Sep 062002
 

On my birthday friends called and gave me flowers and gifts and I gave them a copy of a five page article called “The Astral Planes and Other Worlds of Spirit” written by Marc Marcy. My husband’s sudden death has made everyone more mortal. This wonderful article reassures all of us not only of life after life (I’m sure we all know that already) but explains how we will travel and whom we will meet.

Much of what is said in this article has been described by Yogi Ramacharaka in the fourteen lessons he gave in the year 1904. Still, it is nice to get a more modern version to remind us that during our lives on Earth and beyond we determine our vibratory rate by our thoughts, attitudes and spiritual understanding. Fear and resentment produce low vibrations, while love produces very high vibrations, while orthodox closed-mindedness (whether religious, scientific or political) produces low vibrations. Attachment to worldly things creates low vibrations while detachment in the eastern tradition produces high vibrations.

The astral planes are generally divided into lower, middle and higher planes, although each division contains many, many divisions of varying vibrational rates.

Marc Macy describes Timestream as a “sending station” where people arrive with the same psychological and emotional nature they had when they died and where shortcomings and imbalances can be overcome through rapid learning, assisted by higher beings. To me this Sending Station already seems like Home. There is much I have to learn and some I have to overcome before reaching higher planes. Timestream was created by human minds and is as “real” to its spiritual inhabitants as the earth is to us.

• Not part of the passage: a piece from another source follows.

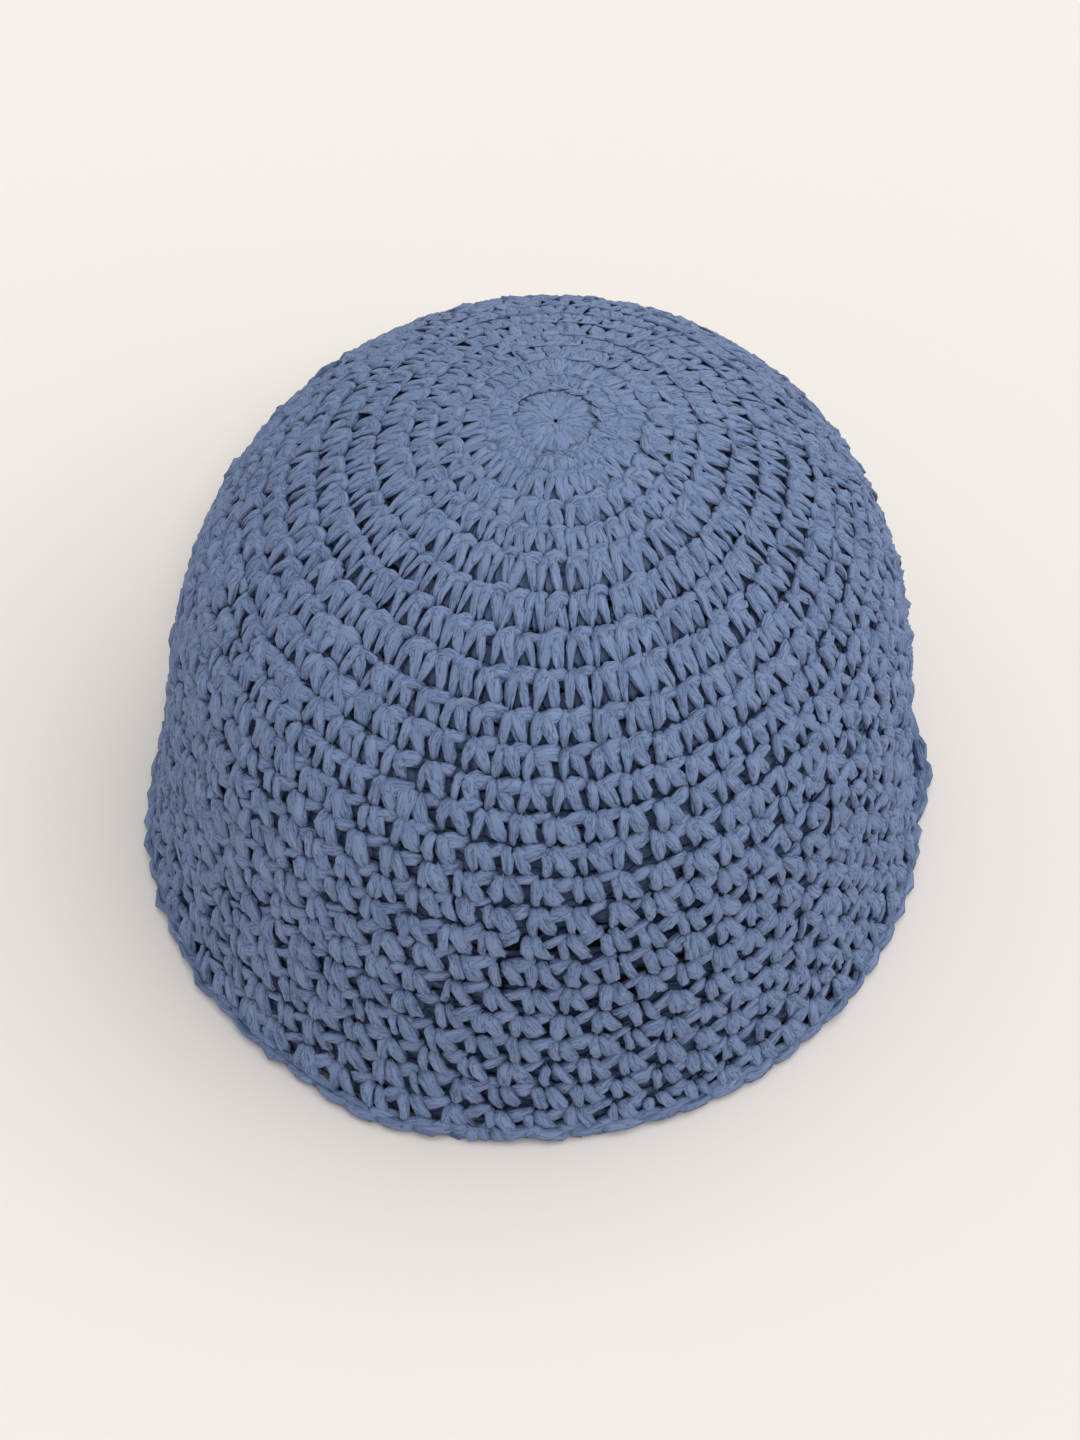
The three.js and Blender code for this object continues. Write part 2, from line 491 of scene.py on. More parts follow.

More spiritual work needs to be done on the concepts of attachment and non-attachment. Attachment can mean love and love would mean higher vibrations. Detachment can mean indifference and a suicidal depression with low vibrations. If a thing gives me joy, I am attached to joy, not to the thing. When a thing that gave me joy is lost , I try to let go. And when I succeed in letting go there is peace. I explained this to a friend, talking about my new Salwar – an Indian outfit with which I am “re-inventing myself” to make our village friends feel more comfortable. I love this for the joy and comfort it gives me. But supposing it goes in the wash and comes back in shreds then “attachment” will be put to the test. Do I throw a tantrum? Or do I let go?

In some ways Timestream has already become my Home. I am learning. And I feel I am being helped.